━━━ RECORDS SUPPLIED ━━━

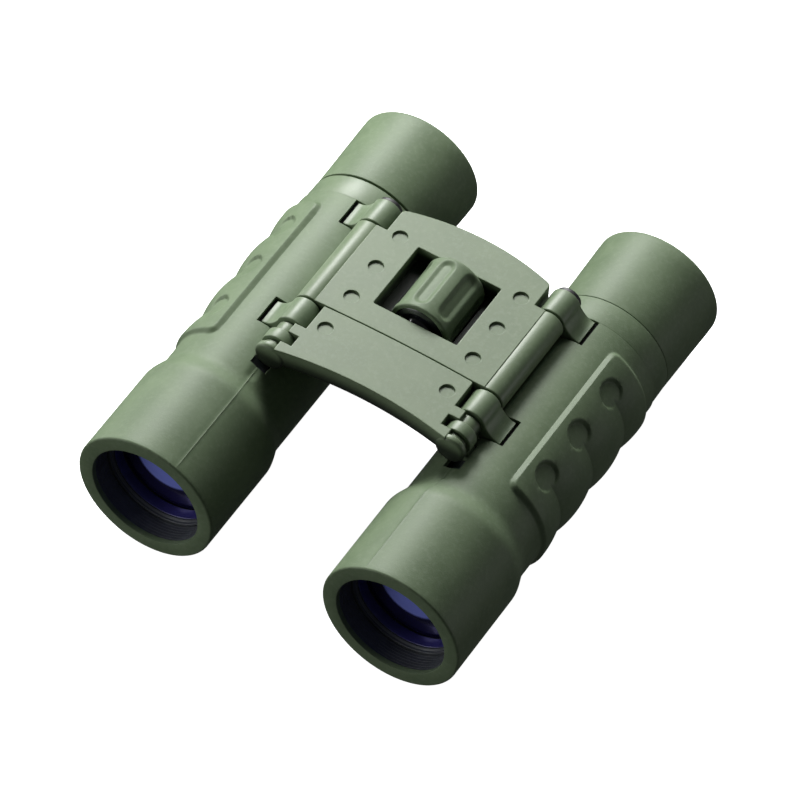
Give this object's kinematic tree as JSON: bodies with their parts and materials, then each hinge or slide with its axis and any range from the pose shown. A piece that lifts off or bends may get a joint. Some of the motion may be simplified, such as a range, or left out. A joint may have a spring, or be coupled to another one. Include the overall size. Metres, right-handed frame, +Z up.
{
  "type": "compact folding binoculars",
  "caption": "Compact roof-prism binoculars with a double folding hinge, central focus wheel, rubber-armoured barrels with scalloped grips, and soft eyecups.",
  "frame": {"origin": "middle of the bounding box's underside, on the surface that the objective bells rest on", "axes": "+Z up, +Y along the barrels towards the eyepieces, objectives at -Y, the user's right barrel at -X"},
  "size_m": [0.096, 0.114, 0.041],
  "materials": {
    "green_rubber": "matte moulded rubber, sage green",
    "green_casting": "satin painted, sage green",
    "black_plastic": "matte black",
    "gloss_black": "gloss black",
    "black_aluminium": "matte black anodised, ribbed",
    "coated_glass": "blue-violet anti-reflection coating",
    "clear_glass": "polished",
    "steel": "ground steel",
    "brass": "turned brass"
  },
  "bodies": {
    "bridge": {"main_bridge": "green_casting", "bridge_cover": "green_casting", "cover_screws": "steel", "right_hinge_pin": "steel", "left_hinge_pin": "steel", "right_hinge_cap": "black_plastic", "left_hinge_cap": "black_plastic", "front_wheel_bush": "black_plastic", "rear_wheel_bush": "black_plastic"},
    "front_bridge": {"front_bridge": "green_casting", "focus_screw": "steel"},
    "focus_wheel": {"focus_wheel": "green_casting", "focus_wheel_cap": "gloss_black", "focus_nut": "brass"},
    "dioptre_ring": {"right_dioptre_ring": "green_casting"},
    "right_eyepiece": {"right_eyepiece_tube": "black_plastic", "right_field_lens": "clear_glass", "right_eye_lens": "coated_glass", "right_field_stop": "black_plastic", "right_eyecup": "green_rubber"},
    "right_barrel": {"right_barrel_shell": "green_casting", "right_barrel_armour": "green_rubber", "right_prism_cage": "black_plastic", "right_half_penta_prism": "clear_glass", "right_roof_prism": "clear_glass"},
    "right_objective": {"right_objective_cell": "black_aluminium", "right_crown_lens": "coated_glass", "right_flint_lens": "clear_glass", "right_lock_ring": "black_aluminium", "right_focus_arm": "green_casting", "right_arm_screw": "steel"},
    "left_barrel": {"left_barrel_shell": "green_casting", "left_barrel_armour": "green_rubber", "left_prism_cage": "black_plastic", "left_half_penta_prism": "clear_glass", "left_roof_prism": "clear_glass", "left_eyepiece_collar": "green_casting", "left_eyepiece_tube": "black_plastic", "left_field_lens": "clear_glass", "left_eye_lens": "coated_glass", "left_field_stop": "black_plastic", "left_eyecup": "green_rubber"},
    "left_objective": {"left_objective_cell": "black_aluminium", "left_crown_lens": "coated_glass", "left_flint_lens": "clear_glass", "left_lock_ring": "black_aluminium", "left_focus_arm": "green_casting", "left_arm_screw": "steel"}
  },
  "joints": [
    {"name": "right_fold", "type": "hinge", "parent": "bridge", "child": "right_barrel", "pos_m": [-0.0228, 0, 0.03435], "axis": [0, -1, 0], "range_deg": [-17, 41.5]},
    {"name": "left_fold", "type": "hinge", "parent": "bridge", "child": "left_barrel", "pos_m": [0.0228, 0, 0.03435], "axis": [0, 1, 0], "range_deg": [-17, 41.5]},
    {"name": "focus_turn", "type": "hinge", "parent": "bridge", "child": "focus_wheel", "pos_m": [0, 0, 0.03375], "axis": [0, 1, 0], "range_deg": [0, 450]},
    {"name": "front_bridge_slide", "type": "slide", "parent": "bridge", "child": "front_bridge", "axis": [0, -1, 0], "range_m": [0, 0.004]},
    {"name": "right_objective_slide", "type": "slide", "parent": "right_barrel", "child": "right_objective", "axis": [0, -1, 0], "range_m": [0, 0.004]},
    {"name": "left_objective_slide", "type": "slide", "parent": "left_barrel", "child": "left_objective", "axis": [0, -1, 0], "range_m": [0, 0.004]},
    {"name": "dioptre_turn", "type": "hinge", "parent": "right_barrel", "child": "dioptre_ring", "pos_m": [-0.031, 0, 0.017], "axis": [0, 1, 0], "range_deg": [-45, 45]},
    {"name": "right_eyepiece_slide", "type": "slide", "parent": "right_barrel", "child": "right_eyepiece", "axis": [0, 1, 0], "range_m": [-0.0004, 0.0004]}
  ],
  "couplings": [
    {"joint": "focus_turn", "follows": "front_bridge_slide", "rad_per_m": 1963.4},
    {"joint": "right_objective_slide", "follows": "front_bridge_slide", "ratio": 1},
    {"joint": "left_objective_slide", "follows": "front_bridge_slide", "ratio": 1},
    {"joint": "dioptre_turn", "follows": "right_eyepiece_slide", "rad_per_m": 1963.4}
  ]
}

━━━
━━━ RECORDS SUPPLIED ━━━

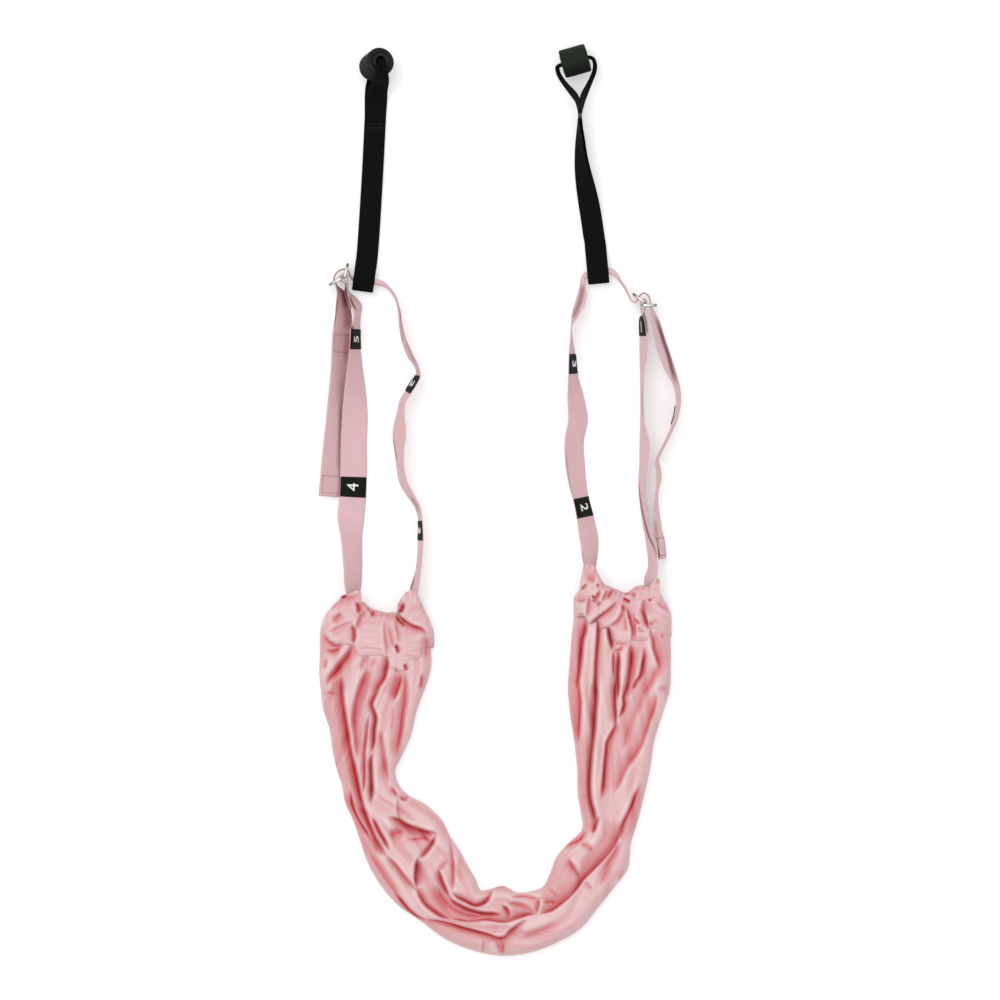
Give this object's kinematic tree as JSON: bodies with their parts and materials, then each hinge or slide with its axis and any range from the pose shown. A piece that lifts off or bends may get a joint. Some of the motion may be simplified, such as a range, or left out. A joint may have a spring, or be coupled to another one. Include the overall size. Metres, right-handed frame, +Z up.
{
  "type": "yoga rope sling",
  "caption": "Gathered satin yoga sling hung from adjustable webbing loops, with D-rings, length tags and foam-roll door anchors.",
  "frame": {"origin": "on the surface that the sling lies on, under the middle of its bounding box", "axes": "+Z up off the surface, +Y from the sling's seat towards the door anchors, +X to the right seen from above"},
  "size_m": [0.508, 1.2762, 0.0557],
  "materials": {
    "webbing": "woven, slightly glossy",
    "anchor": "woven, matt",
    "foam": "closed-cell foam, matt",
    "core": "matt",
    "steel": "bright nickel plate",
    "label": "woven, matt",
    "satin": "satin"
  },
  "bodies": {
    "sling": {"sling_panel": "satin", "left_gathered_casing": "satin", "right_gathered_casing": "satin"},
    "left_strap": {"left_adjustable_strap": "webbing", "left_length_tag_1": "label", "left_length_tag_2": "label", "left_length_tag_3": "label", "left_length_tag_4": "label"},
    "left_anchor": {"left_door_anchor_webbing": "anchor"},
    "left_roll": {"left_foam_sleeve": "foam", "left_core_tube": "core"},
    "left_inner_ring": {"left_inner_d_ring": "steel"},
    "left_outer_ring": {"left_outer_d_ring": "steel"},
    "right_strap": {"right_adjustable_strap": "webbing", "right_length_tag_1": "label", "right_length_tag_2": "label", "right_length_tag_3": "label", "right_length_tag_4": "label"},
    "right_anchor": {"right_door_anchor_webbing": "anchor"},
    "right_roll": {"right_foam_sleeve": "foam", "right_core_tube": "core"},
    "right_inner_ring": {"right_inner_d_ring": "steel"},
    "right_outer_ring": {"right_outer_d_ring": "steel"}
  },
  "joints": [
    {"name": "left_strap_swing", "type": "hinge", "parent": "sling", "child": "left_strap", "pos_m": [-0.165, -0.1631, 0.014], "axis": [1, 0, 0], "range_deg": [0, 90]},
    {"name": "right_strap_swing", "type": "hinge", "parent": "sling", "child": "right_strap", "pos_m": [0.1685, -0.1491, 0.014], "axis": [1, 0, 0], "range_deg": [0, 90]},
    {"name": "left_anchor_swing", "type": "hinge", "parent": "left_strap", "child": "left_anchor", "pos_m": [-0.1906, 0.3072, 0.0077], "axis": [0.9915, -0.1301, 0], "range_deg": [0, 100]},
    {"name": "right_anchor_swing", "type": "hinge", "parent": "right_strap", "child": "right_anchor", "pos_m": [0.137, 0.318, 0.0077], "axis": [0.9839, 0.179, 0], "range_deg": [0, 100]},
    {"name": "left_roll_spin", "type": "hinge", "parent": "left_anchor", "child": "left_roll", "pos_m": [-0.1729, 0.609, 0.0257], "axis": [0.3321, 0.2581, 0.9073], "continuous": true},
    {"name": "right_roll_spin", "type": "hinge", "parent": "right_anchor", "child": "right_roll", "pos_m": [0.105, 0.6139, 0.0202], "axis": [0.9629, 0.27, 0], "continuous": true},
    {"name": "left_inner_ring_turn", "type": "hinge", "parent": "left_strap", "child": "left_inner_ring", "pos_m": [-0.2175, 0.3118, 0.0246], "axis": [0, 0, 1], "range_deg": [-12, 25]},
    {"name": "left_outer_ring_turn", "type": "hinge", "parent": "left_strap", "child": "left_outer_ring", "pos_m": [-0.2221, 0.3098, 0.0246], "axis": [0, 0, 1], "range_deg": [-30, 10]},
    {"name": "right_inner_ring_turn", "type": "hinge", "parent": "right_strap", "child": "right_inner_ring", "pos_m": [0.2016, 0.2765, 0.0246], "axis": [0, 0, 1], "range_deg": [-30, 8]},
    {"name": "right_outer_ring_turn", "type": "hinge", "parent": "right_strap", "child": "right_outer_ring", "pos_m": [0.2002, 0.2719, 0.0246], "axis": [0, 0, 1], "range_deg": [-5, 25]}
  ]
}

━━━
━━━ RECORDS SUPPLIED ━━━

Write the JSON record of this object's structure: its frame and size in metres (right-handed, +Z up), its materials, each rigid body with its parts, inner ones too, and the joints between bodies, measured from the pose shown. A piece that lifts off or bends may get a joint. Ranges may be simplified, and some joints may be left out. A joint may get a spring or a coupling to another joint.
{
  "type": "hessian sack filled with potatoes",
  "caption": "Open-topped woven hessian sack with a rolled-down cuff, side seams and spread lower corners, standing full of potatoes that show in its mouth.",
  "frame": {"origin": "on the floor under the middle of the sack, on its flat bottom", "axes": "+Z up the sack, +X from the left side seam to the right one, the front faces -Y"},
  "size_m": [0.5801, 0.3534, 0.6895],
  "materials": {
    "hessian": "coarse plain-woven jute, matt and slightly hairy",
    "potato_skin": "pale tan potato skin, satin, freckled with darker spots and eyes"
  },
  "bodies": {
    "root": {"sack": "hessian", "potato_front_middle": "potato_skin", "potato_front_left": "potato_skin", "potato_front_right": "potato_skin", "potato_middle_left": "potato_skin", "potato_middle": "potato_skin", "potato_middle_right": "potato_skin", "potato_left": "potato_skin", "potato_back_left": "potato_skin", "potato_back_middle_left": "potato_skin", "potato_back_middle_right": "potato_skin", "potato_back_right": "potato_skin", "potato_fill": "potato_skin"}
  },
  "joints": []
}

━━━

_EXERCISE:_ The lines to collect are those holding the string "frame"; copy them all.

_RIGHT ANSWER:_
Give this object's kinematic tree as JSON: bodies with their parts and materials, then each hinge or slide with its axis and any range from the pose shown. A piece that lifts off or bends may get a joint. Some of the motion may be simplified, such as a range, or left out. A joint may have a spring, or be coupled to another one. Include the overall size. Metres, right-handed frame, +Z up.
  "frame": {"origin": "middle of the bounding box's underside, on the surface that the objective bells rest on", "axes": "+Z up, +Y along the barrels towards the eyepieces, objectives at -Y, the user's right barrel at -X"},
Give this object's kinematic tree as JSON: bodies with their parts and materials, then each hinge or slide with its axis and any range from the pose shown. A piece that lifts off or bends may get a joint. Some of the motion may be simplified, such as a range, or left out. A joint may have a spring, or be coupled to another one. Include the overall size. Metres, right-handed frame, +Z up.
  "frame": {"origin": "on the surface that the sling lies on, under the middle of its bounding box", "axes": "+Z up off the surface, +Y from the sling's seat towards the door anchors, +X to the right seen from above"},
Write the JSON record of this object's structure: its frame and size in metres (right-handed, +Z up), its materials, each rigid body with its parts, inner ones too, and the joints between bodies, measured from the pose shown. A piece that lifts off or bends may get a joint. Ranges may be simplified, and some joints may be left out. A joint may get a spring or a coupling to another joint.
  "frame": {"origin": "on the floor under the middle of the sack, on its flat bottom", "axes": "+Z up the sack, +X from the left side seam to the right one, the front faces -Y"},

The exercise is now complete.